A foreign currency is not the monetary unit in a non–dollarized economy since it is not the generally accepted national monetary unit of account. The Rand is the monetary measuring unit of account in SA. The SA economy is not a Dollarized economy. The Rand is the monetary unit.

Money has three functions:

                                               1. Unstable medium of exchange
                                               2. Unstable store of value
                                               3. Unstable unit of account

A foreign currency like the US Dollar or the Euro is, however, a medium of exchange in SA. Most businesses and individuals would accept the USD or the Euro as a means of payment; that is, as a medium of exchange because they can easily sell the foreign currency amounts they would receive in transactions at their local banks for Rands.

A hard currency is also a store of value in SA. The USD and the Euro are hard currencies with daily changing market values. They are generally accepted world–wide as a relatively stable store of value. People know there are normal daily small changes in their foreign exchange values.
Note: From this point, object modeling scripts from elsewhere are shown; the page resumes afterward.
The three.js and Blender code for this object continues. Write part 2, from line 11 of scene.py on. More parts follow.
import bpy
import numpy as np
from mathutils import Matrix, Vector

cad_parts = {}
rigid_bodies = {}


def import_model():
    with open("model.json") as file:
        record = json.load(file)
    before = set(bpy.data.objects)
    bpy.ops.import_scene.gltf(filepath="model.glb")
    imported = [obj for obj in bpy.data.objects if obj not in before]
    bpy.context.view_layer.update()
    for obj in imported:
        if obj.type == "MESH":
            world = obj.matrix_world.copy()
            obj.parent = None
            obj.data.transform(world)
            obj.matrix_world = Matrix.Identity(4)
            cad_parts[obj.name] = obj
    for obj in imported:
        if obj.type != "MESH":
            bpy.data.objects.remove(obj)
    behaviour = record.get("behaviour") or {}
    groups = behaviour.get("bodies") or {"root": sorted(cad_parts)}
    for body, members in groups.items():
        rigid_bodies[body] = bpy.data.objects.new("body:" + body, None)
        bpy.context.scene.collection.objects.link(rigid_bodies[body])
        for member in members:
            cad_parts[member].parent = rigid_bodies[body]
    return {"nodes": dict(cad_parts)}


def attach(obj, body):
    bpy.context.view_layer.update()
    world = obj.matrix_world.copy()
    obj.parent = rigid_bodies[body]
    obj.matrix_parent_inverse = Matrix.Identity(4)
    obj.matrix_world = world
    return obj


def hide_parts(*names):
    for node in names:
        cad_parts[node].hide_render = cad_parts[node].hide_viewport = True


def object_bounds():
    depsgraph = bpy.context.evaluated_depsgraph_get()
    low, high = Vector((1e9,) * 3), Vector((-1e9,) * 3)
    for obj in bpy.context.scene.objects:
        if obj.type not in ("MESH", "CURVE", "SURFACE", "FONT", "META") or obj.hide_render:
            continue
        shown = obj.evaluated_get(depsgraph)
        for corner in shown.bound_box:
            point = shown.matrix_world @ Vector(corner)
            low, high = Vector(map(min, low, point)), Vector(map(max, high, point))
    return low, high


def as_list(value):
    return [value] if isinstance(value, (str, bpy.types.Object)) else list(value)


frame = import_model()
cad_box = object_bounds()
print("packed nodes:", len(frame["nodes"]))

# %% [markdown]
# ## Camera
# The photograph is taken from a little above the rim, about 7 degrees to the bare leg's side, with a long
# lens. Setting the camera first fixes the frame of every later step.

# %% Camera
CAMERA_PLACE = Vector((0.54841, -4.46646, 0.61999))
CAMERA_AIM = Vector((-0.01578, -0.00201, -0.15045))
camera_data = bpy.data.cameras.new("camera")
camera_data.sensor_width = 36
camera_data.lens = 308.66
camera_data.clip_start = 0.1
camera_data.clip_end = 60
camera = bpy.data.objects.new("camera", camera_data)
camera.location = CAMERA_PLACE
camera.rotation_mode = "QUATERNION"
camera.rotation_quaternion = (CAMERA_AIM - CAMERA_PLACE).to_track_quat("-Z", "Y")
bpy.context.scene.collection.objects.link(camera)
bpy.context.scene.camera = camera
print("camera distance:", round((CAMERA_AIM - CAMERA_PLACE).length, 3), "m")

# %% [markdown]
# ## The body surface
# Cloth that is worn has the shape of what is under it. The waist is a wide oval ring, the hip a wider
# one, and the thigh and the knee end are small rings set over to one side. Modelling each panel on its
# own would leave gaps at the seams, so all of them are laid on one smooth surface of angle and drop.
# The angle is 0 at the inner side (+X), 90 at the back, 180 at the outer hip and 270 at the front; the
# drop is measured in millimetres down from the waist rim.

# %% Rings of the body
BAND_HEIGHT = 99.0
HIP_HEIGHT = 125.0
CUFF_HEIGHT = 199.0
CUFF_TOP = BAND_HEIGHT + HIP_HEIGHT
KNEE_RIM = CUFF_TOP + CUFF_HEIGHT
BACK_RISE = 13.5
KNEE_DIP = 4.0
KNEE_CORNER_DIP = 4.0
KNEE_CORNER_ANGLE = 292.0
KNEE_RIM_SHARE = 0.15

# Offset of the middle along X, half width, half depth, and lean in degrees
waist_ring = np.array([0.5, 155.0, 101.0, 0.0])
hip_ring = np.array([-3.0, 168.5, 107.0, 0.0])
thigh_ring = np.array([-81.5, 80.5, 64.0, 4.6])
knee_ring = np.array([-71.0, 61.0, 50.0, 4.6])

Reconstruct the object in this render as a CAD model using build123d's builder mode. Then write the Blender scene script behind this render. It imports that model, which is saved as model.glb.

The USD and the Euro are, however, not national units of account in SA. You cannot normally do your SA accounts in US Dollars or Euros for tax purposes during low inflation and deflation. You have to do your accounting in Rand values in the SA economy during low inflation and deflation. The USD and the Euro are not functional currencies in SA since they do not fulfil all three functions of a monetary unit within the SA economy. A foreign currency like the USD or the Euro only fulfils two functions of money, namely, unstable medium of exchange and unstable store of value. They therefore are not money or the monetary unit in SA from a strictly technical point of view. They are not monetary items in SA.
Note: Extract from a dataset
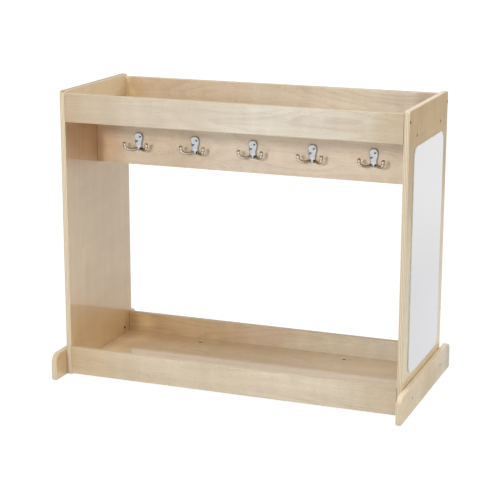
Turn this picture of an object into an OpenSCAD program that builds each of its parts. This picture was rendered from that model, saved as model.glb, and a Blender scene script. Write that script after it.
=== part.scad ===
// Dress up storage unit with a mirror, for a nursery or playroom.
// Birch plywood boards between two side panels, a tray on top, a hook rail under it,
// a tray at the bottom, a foot board on each side and a mirror on the right side panel.
// Frame: +X to the right, +Y to the back, +Z up. Origin under the middle, on the floor.
// All lengths are in millimetres.

/* [Side panels] */
// Width across the outer faces of the two side panels
unit_width = 970; // [700:1:1300]
// Depth of a side panel, front edge to back edge
panel_depth = 395; // [330:1:520]
// Height of a side panel
panel_height = 800; // [740:1:1000]
// Thickness of the plywood of the side panels
panel_thickness = 15; // [12:0.5:21]
// Radius of a side panel's two top corners
panel_top_radius = 10; // [6:1:30]
// Radius of a side panel's two bottom corners
panel_bottom_radius = 6; // [6:1:12]
// Radius of the sanded arris on every board that shows
arris = 2.4; // [1:0.1:2.8]

/* [Long boards] */
// Thickness of the plywood of the boards between the panels
board_thickness = 15; // [12:0.5:21]
// Height of the front and back boards, top and bottom
board_height = 77; // [70:1:110]
// How far the top boards stop below the top of the panels
top_drop = 7; // [0:1:20]
// Gap between the floor and the bottom boards
bottom_lift = 4; // [1:1:12]

/* [Trays] */
// Thickness of the two tray floors
shelf_thickness = 15; // [12:0.5:18]
// Height of the upper tray floor's underside over the lower edge of its boards
upper_shelf_lift = 5; // [0:1:12]
// Height of the lower tray floor's underside over the lower edge of its boards
lower_shelf_lift = 4; // [0:1:12]

/* [Hook rail] */
// Thickness of the hook rail
rail_thickness = 15; // [12:0.5:21]
// Height of the hook rail below the upper tray floor
rail_height = 146; // [120:1:200]
// Distance of the hook rail's front face behind the middle of the depth, negative is ahead
rail_offset = -7.5; // [-40:0.5:40]

/* [Feet] */
// Length of a foot board, front to back
foot_length = 520; // [480:1:640]
// Height of a foot board
foot_height = 75; // [68:1:100]
// Thickness of a foot board
foot_thickness = 15; // [12:0.5:21]
// Radius of a foot board's two top corners
foot_top_radius = 27; // [10:1:40]
// Radius of a foot board's two bottom corners
foot_bottom_radius = 6; // [6:1:12]

/* [Mirror] */
// Width of the mirror sheet, front to back
mirror_width = 300; // [200:1:310]
// Height of the mirror sheet
mirror_height = 600; // [400:1:620]
// Thickness of the mirror sheet
mirror_thickness = 2; // [1.5:0.1:4]
// Height of the mirror's lower edge over the floor
mirror_bottom = 100; // [100:1:110]
// Radius of the mirror's four corners
mirror_radius = 30; // [10:1:50]
// Thickness of the double-sided tape behind the mirror
tape_thickness = 0.5; // [0.5:0.1:1.5]
// Width of one strip of tape
tape_width = 25; // [12:1:40]
// Distance from the mirror's edge to the tape
tape_inset = 35; // [32:1:45]

/* [Coat hooks] */
// Distance from one hook to the next
hook_pitch = 170; // [120:1:180]
// Height of the base of a hook plate over the hook rail's lower edge
hook_lift = 41; // [32:1:55]
// Width of a hook plate at its round top
hook_plate_width = 25; // [22:0.5:30]
// Width of a hook plate at its base
hook_waist_width = 17; // [14:0.5:18]
// Height of a hook plate
hook_plate_height = 50; // [46:0.5:56]
// Thickness of a hook plate
hook_plate_thickness = 2.4; // [2:0.1:4]
// Thickness of a hook arm
hook_arm_diameter = 5; // [4:0.1:6]
// Diameter of the ball on a hook arm's tip
hook_ball_diameter = 7.6; // [6.5:0.1:9]
// Distance between the two ball tips of a hook
hook_span = 67; // [62:1:80]
// How far a ball tip stands in front of the rail
hook_reach = 25; // [24:0.5:34]
// Height of a ball tip over the root of its arm
hook_rise = 18; // [15:0.5:24]

/* [Fixings] */
// Diameter of the head of a joint screw
screw_head_diameter = 9; // [7:0.5:10]
// Height of the straight part of a screw head, let into the panel
screw_head_height = 3; // [2:0.5:4]
// How far the domed heads on the top boards stand proud
screw_dome = 1.2; // [0.8:0.1:1.6]
// Diameter of a joint screw's shank
screw_diameter = 5; // [4:0.5:6]
// Length of a joint screw without its dome
screw_length = 50; // [35:1:60]
// Distance across the flats of the hexagon sockets
socket_width = 3; // [2.5:0.5:4]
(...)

Foreign currencies are variable real value non–monetary items in a non–dollarized economy. They have variable real values which are determined in the foreign exchange markets daily.

The US Dollar is only a functional currency unit outside the United States of America in countries like Ecuador, Panama and Zimbabwe which have Dollarized their economies. They use the US Dollar as their functional currency unit. They do not have their own national currencies. That is not the case in non–dollarized economies.
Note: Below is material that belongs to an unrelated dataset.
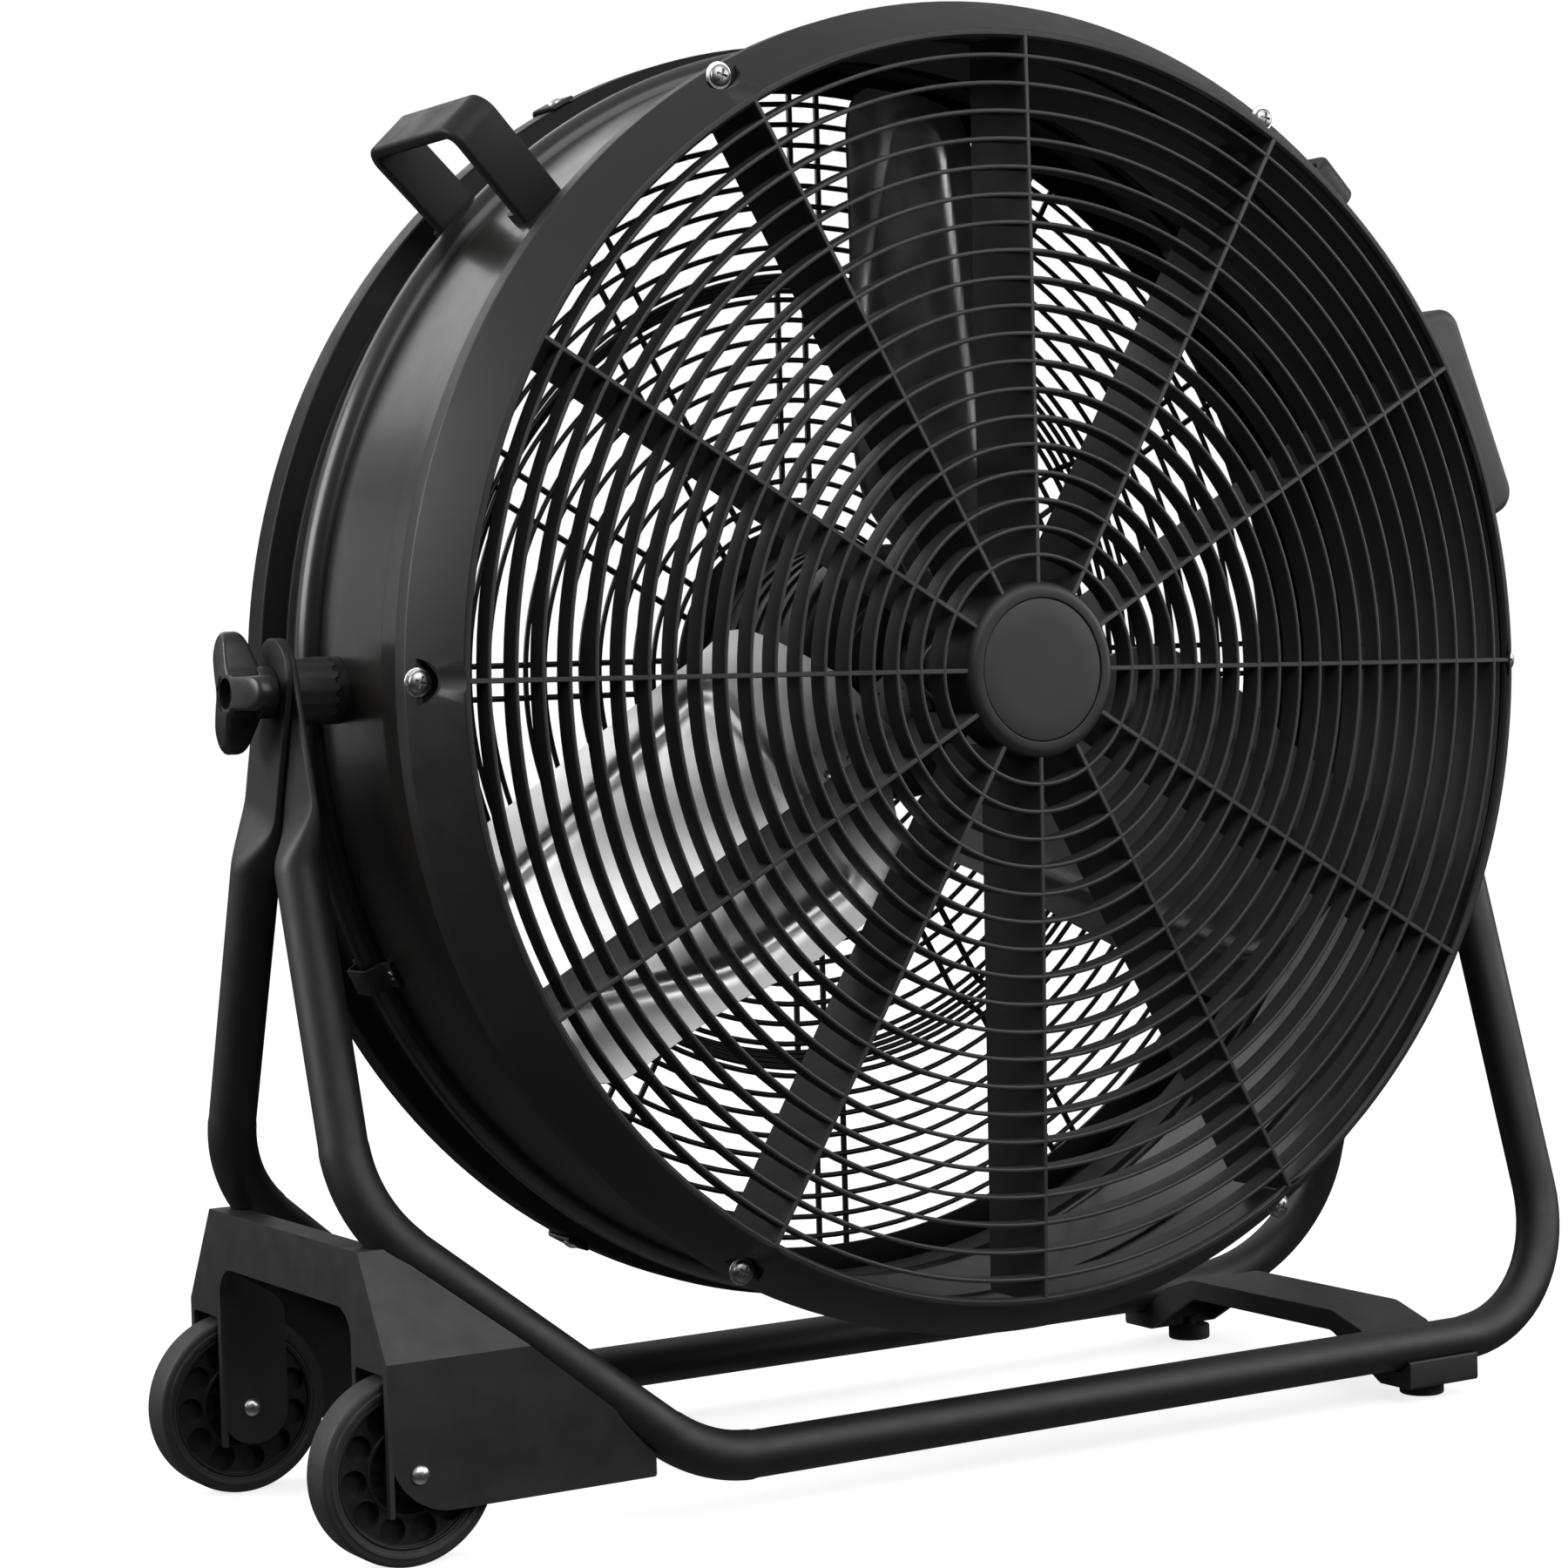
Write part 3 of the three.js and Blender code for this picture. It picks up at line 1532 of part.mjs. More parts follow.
const spinning = new THREE.Group();
head.add(spinning);
piece(spinning, "motor_shaft", motorShaft(), steel);
piece(spinning, "rotor_core", rotorCore(), steel);
piece(spinning, "blade_hub", bladeHub(), steel);
for (let k = 0; k < rotor.bladeCount; k += 1) {
  const arm = outward(spinning, rotor.firstBlade + (360 * k) / rotor.bladeCount);
  piece(arm, `blade_${k + 1}`, blade(), aluminium);
}
piece(spinning, "hub_nut", hubNut(), zinc);

for (const [side, sign] of [["right", 1], ["left", -1]]) {
  const onSide = (geometry) => (sign > 0 ? geometry : mirrored(geometry, -1, 1, 1));
  piece(head, `pivot_boss_${side}`, onSide(pivotBoss()), plastic).position.y = pivot.y;
  piece(assembly, `pivot_spacer_${side}`, onSide(pivotSpacer()), plastic);
  piece(assembly, `tilt_knob_${side}`, onSide(tiltKnob()), plastic);
}

const frontTube = piece(assembly, "front_tube", standTube(plateInnerX), powderCoat);
frontTube.rotation.x = -legTilt;
const rearTube = piece(assembly, "rear_tube", standTube(plateInnerX + stand.endSheet + gap), powderCoat);
rearTube.rotation.x = legTilt;
piece(assembly, "cross_bar", crossBar(), powderCoat);
piece(assembly, "wheel_housing", wheelHousing(), powderCoat);
for (const [end, sign] of [["front", -1], ["rear", 1]]) {
  const footMesh = piece(assembly, `foot_${end}`, footBody(), rubber);
  footMesh.position.set(footX, sign * footSpread, 0);
  const axleMesh = piece(assembly, `axle_${end}`, sign < 0 ? axle() : mirrored(axle(), 1, -1, 1), zinc);
  axleMesh.position.set(-wheelX, 0, -axleDrop);
  const rolling = new THREE.Group();
  rolling.position.set(-wheelX, sign * wheelSpread, -axleDrop);
  assembly.add(rolling);
  piece(rolling, `tyre_${end}`, tyre(), rubber);
  piece(rolling, `wheel_hub_${end}`, wheelHub(), plastic);
}

// The part's origin: on the floor, at the middle of its footprint
const fan = new THREE.Group();
fan.add(assembly);
fan.updateMatrixWorld(true);
const bounds = new THREE.Box3().setFromObject(assembly, true);
const middle = bounds.getCenter(new THREE.Vector3());
assembly.position.set(-middle.x, -middle.y, -bounds.min.z);
console.log("pivot axis at", assembly.position.toArray().map((value) => value.toFixed(3)).join(" "));

export default fan;
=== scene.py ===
import json
import math
from types import SimpleNamespace as Sizes

import bmesh
import bpy
from mathutils import Matrix, Vector

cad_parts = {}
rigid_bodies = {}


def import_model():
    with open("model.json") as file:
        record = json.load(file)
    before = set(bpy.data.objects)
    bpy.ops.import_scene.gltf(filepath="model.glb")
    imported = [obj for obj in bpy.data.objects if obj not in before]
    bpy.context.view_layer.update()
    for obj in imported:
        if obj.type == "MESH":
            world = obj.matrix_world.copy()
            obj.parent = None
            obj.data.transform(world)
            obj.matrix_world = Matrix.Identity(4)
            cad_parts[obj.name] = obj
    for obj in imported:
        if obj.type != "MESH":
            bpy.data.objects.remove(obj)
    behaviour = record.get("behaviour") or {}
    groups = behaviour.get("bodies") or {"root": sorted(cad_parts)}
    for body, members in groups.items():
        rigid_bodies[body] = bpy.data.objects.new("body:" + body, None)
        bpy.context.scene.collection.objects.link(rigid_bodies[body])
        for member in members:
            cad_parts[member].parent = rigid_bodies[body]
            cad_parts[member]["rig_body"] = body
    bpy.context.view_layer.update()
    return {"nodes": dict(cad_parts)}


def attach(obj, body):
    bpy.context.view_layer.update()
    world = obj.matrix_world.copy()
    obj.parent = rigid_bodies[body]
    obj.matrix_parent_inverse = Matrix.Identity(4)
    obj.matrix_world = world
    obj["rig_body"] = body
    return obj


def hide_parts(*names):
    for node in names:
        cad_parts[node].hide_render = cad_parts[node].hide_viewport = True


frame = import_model()

# Lengths are in millimetres, as in the part's own source, and become metres in add_piece
MM = 0.001
GAP = 0.3
OVERRUN = 6
WELD = 0.001
SUNK = 0.1
QUARTER = math.pi / 2
TURN = 2 * math.pi
# A mitre's least cosine, the flattest edge that stays after a cut, and a guard against dividing by zero
MITRE = 0.3
FLAT = math.radians(0.3)
TINY = 1e-9

DRUM = Sizes(
    radius=337, sheet=2, neck_inset=3, front_y=11.8, joggle_y=28, joggle_length=4, raised_step=2,
    step_y=74, bead_y=158, bead_half=10, bead_height=9, bead_steps=16, groove_step=1, rim_y=190,
    rim_step=13, rim_round=3, depth=212, flange_inset=11, joggle_corner=2, step_corner=1.2,
    rim_corner=2.5, back_corner=3.5, segments=192,
)
GRILLE = Sizes(
    lip=330, skirt=348.4, skirt_depth=27, hem=11, wall=2.5, skirt_corner=2.5, hem_corner=0.9,
    inner_corner=2, inner_drop=0.8, dome=3.8, turn=-0.6, ribs=12, rib_thickness=2.5, rib_depth=50,
    rib_chamfer=0.5, rib_ease=0.05, rib_front=3, rib_lead=1.4, rib_inset=1.5, rib_stations=8,
    first_ring=59.5, ring_pitch=14.3, rings=19, ring_front=2.4, ring_back=1.5, ring_depth=13, hub=46,
    hub_proud=2.5, hub_corner=5, hub_depth=18, hub_edge=0.6, well_gap=0.35, well_corner=0.5,
    floor_corner=1, badge=37, badge_thickness=1.5, badge_sink=0.4, badge_edge=0.2, segments=192,
)
# The skirt's rolled lip, in front and behind: radius past the lip, y, corner
LIP_FRONT = ((-4, 1.6, 0.6), (-2.6, 0, 0.8), (0.2, 0, 1.2))
LIP_BACK = ((0, 4.4, 1.2), (-4, 4.4, 0.8))
# A ring's round front edge: share of its half width, distance behind its front
RING_NOSE = ((1, 0.9), (0.8, 0.3), (0.35, 0))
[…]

It just appears very strange to say that the US Dollar or the Euro is not money in SA. Technically speaking that is correct because an economic item can only be money in a non–dollarized economy if it fulfils all three functions of money. The Euro is only money in the European Monetary Union (EMU) and the USD is only money in the US and in countries which have Dollarized their economies using the US Dollar as their functional currency.

The man and woman in the street, however, regard anything that is a medium of exchange as “money” in very limited applications. Cigarettes are often used as a medium of exchange in prisons. Shells have been used way back in history as a medium of exchange.

The man and woman in the street in SA certainly regard the USD and the Euro as money in SA. SA entities, however, classify foreign exchange as a variable real value non–monetary item stated at its current market value and not the same as the SA Rand, that is, not as a monetary item when they choose to implement financial capital maintenance in units of constant purchasing power in terms of IFRS as authorized in the original Framework (1989), Par 104 (a) during low inflation and deflation, i.e. when they implement Constant Item Purchasing Power Accounting.

Dollarization can be in currencies other than the US Dollar too.